Bisnis.com, JAKARTA - Meskipun belum bisa dikatakan sudah berlari kencang, pembangunan smelter masih lebih maju dari industri antara yang menyerap produk tambang hasil pemurnian.
Ketua Umum Perhimpunan Ahli Pertambangan Indonesia (Perhapi) Rizal Kasli mengatakan produk yang dihasilkan oleh smelter masih tergolong logam antara. Sebagian besar produk tersebut justru diekspor karena tidak terserap di dalam negeri.
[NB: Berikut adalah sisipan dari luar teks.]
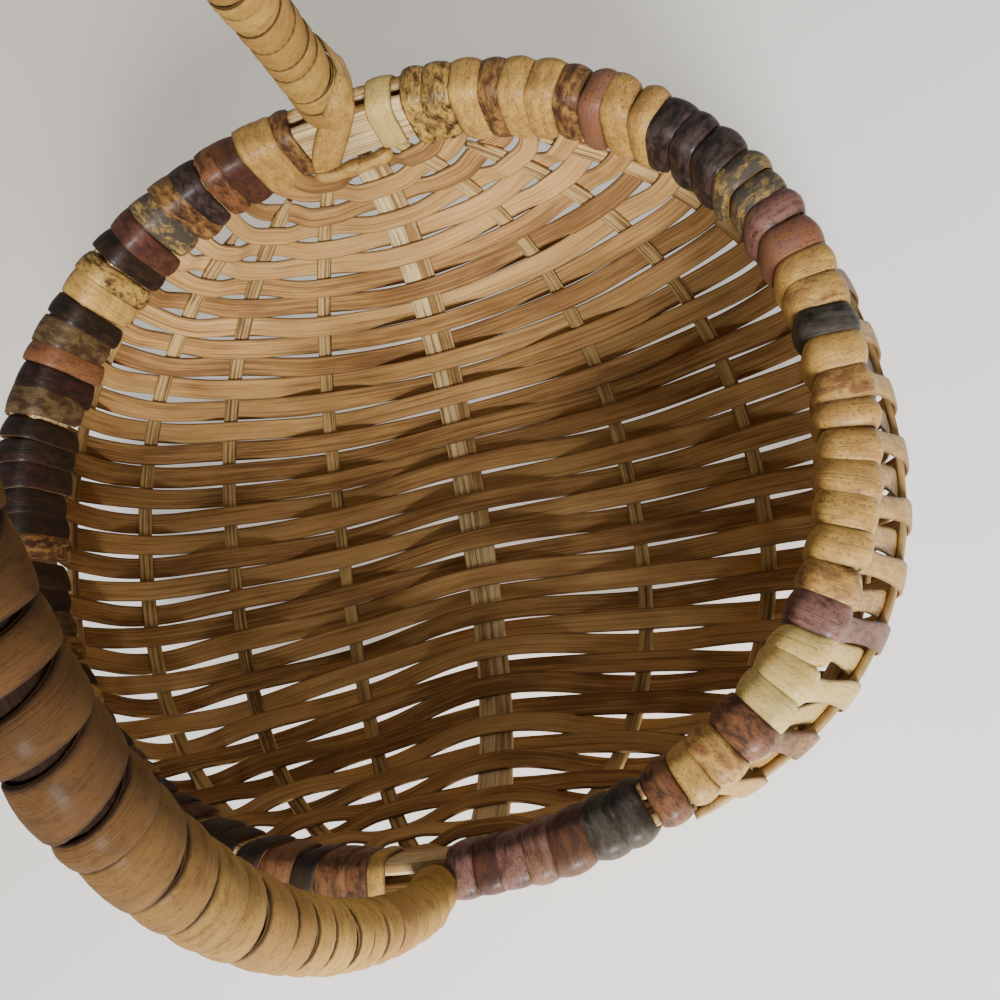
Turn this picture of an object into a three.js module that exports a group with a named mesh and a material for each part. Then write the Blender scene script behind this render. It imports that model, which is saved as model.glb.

Contohnya untuk komoditas nikel. Hasil permuniannya berupa feronikel (FeNi) dan nickel pig iron (NPI) masih diekspor. Begitu pula dengan katoda tembaga sebagai hasil pemurnian konsentrat tembaga sebagian besarnya juga masih diekspor.
Sementara itu, industri paling hilir, yang menghasilkan alat-alat berbasis logam yang siap pakai, masih harus mengimpor bahan bakunya, sehingga ada mata rantai yang hilang dalam penghiliran mineral tersebut.
"Ada missing link di penghiliran mineral ini. Produk dari smelter diekspor terus kalau sudah diolah lagi kita impor kembali," katanya saat berkunjung ke kantor Bisnis Indonesia, Senin (8/4/2019).
Dia menilai hal tersebut membuat peningkatan nilai tambah di dalam negeri masih belum optimal. Oleh karena itu, perlu ada dorongan bagi industri antara untuk memperbesar kapasitasnya.
Rizal menambahkan penghiliran mineral juga berperan penting untuk menunjang industri pertahanan dalam negeri. Menurutnya, Indonesia tidak boleh ketinggalan dengan negara lain.
Hingga awal tahun ini, sudah ada 25 smelter yang terbangun dengan didominasi oleh smelter nikel sebanyak 15 unit. Selain itu, masih ada 36 smelter yang tengah dibangun.